I’m reminded of the friend who back in the 1980s worked in a guitar shop that sold what at that time were bottom-line guitars, $100 Yamahas. That shop sold those things regularly, and my friend would play EVERY one the shop got in. He told me “I think that sooner or later they’ll screw up and make a really good one” and they did! One came through that played like a $1000 Martin and he bought it.

Ah you say “just find a whistle that’s consistent” but that’s the rub! It seems that getting the voicing on a whistle to be very even over the gamut is not easily achieved. It’s exactly what the very best whistles do well. It will be difficult to find them in that under-$100 price range, save for the Freeman Tweaked whistles and the Killarney. (I have a Killarney on order to see if the hype is true.) Except of course if you get lucky and find a cheap Generation or Feadog that’s wonderful. I should include Dixon: I got a chance to try around a dozen Dixon high Ds with the thick metal tube body and injection moulded plastic head and they were good; one in particular was very good. However the Killarney would probably be the best-voiced high D in that price range.

I purposely didn’t include Susatos.

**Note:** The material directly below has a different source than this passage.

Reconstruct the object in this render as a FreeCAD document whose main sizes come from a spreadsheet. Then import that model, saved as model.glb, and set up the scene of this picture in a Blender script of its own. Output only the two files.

I’ve owned Susatos in all the keys between Low C and High D (even Ab and Gb) and there’s just something about their voicing I’ve never cared for, especially with the higher ones. (I think the thing with Susatos and Burkes is having a bigger bore ID-to-length ratio, making the higher notes persnickety.) IMHO Susatos get better as they get lower and the Low D and Low C are pretty good.